> _Set exercise_: Below is a listing; reproduce each line of it exactly.
○ ○ ○
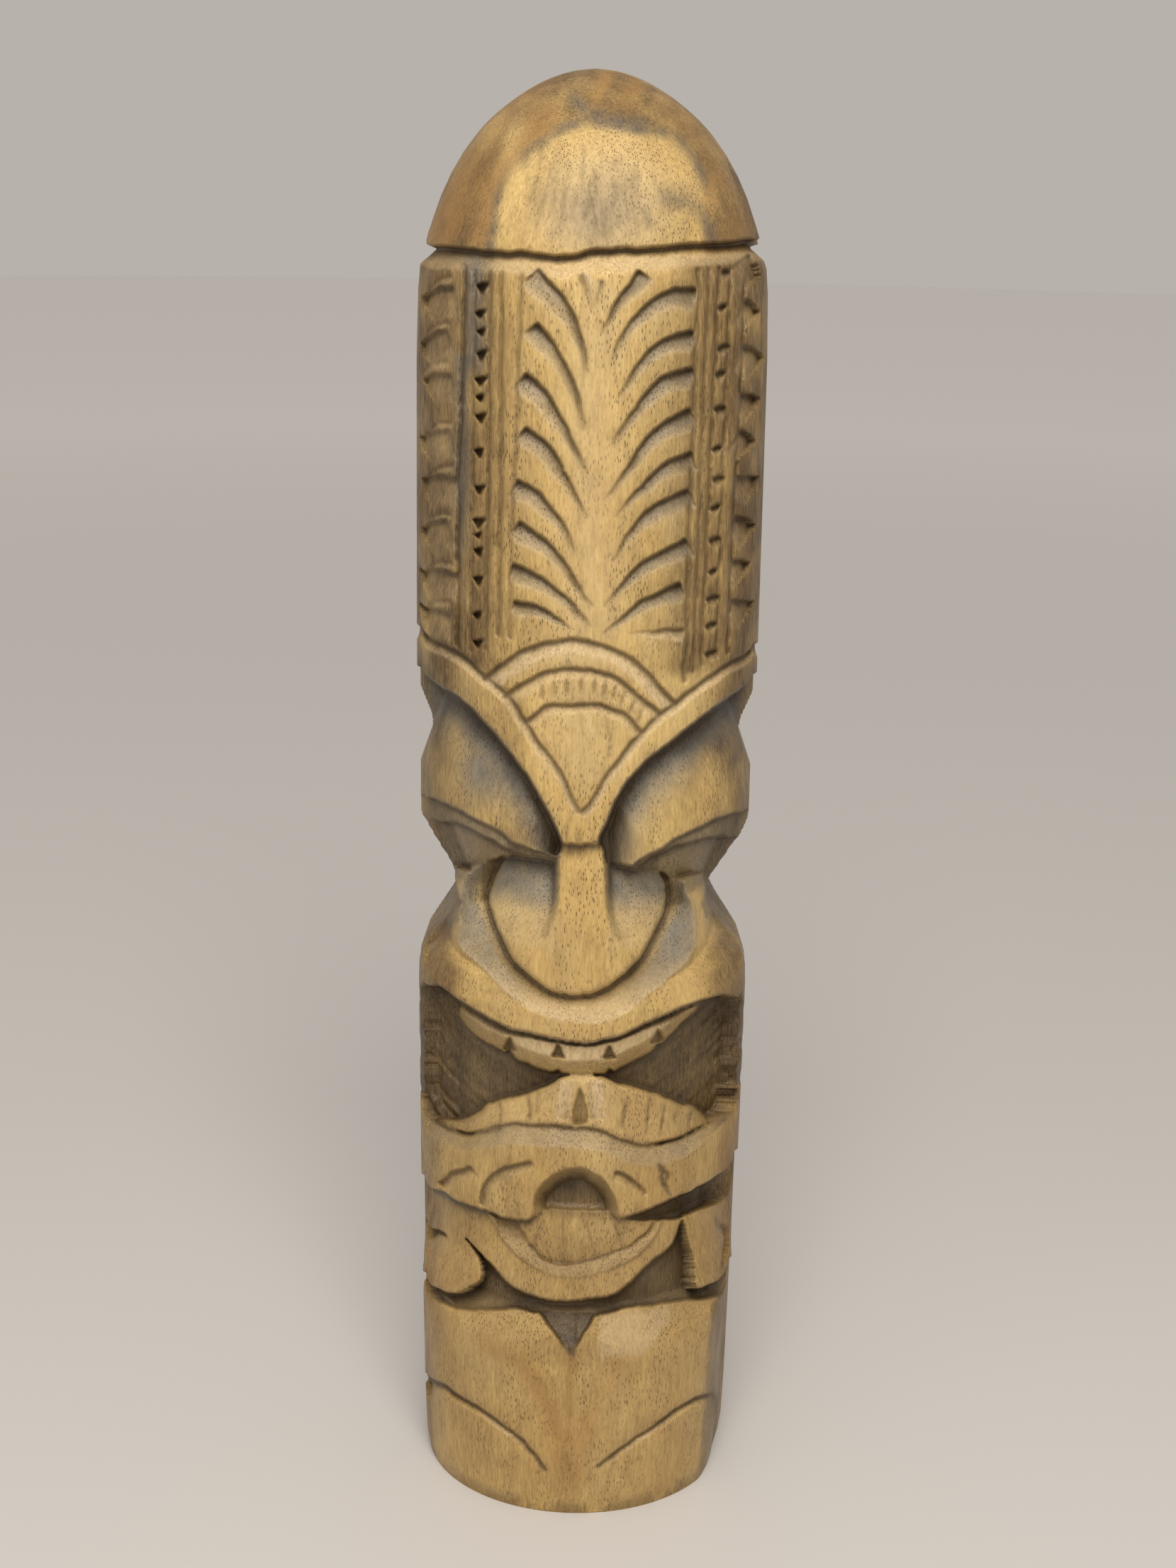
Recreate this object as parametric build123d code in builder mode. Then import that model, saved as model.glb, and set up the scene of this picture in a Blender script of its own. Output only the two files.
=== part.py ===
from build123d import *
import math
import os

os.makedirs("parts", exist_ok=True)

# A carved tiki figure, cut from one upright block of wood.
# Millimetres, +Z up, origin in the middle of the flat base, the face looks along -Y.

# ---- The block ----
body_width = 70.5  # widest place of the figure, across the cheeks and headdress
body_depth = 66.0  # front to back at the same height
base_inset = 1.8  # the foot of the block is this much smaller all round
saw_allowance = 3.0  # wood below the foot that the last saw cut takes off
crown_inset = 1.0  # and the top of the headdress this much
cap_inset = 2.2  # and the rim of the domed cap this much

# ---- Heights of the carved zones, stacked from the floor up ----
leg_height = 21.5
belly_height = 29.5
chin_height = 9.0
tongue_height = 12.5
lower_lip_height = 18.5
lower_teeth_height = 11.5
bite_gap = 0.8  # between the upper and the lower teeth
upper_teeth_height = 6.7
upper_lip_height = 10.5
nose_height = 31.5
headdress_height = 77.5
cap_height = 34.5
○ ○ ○
> _Written response_:
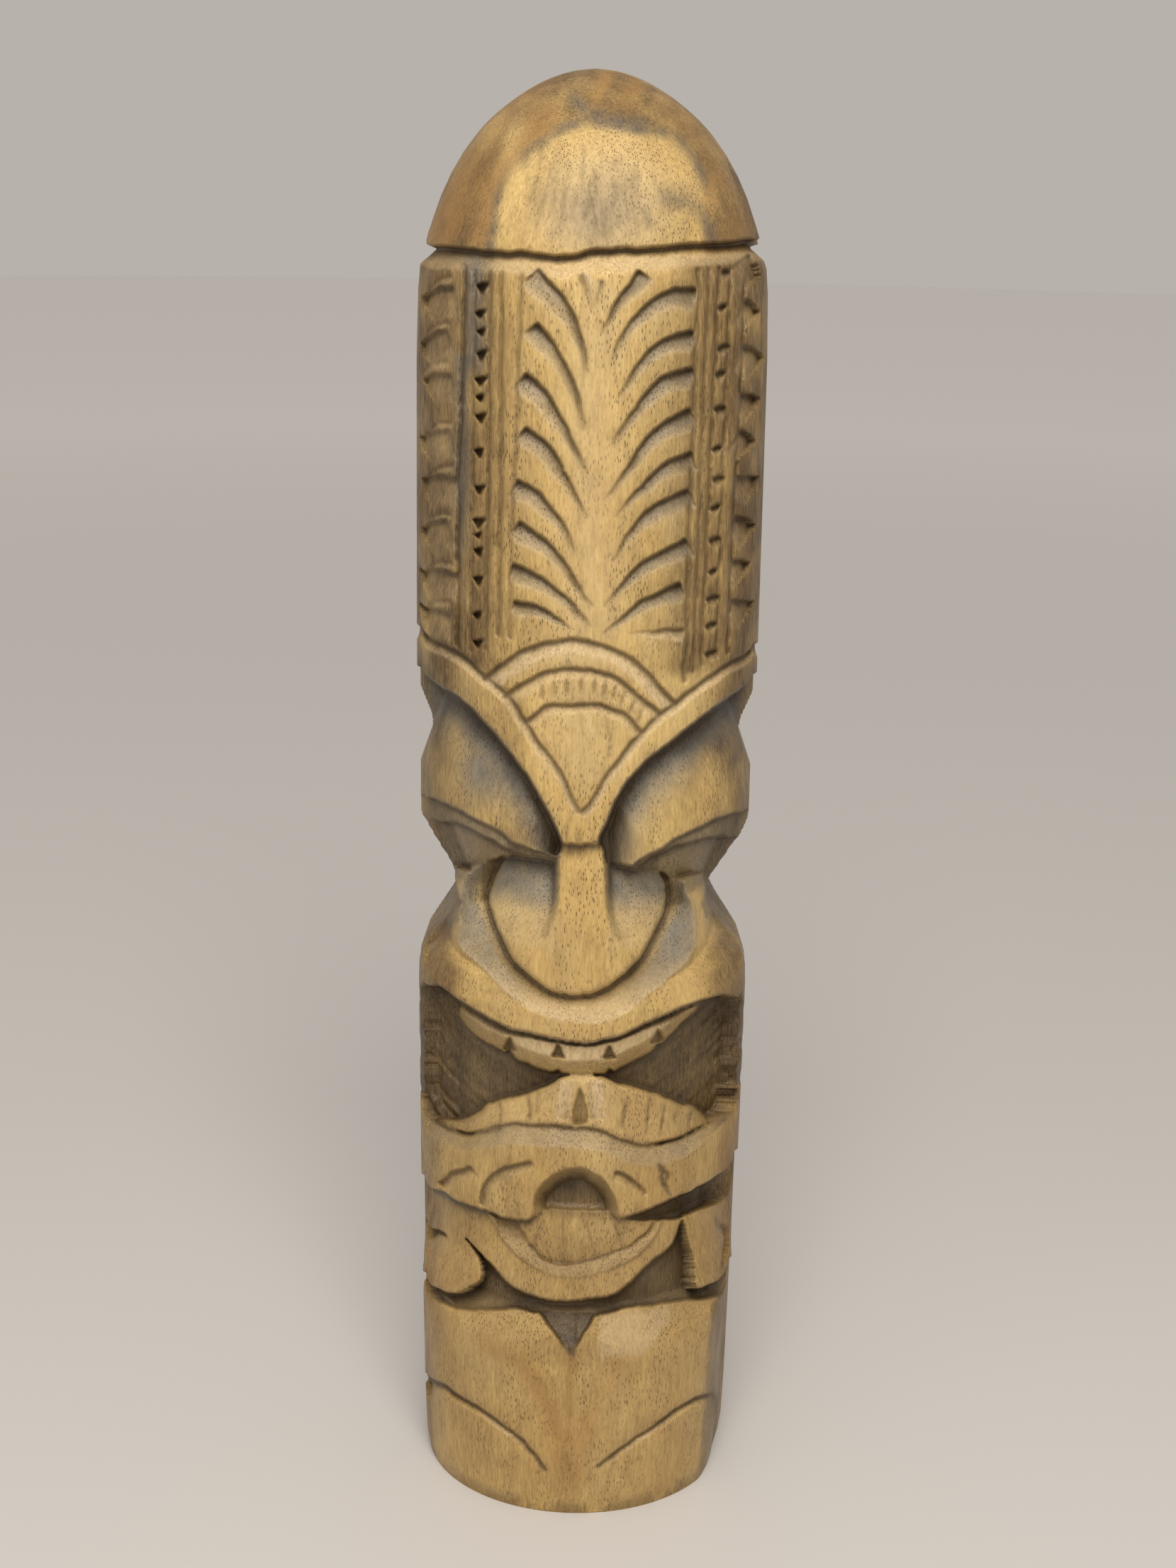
Recreate this object as parametric build123d code in builder mode. Then import that model, saved as model.glb, and set up the scene of this picture in a Blender script of its own. Output only the two files.
=== part.py ===
from build123d import *
import math
import os

os.makedirs("parts", exist_ok=True)

# A carved tiki figure, cut from one upright block of wood.
# Millimetres, +Z up, origin in the middle of the flat base, the face looks along -Y.

# ---- The block ----
body_width = 70.5  # widest place of the figure, across the cheeks and headdress
body_depth = 66.0  # front to back at the same height
base_inset = 1.8  # the foot of the block is this much smaller all round
saw_allowance = 3.0  # wood below the foot that the last saw cut takes off
crown_inset = 1.0  # and the top of the headdress this much
cap_inset = 2.2  # and the rim of the domed cap this much

# ---- Heights of the carved zones, stacked from the floor up ----
leg_height = 21.5
belly_height = 29.5
chin_height = 9.0
tongue_height = 12.5
lower_lip_height = 18.5
lower_teeth_height = 11.5
bite_gap = 0.8  # between the upper and the lower teeth
upper_teeth_height = 6.7
upper_lip_height = 10.5
nose_height = 31.5
headdress_height = 77.5
cap_height = 34.5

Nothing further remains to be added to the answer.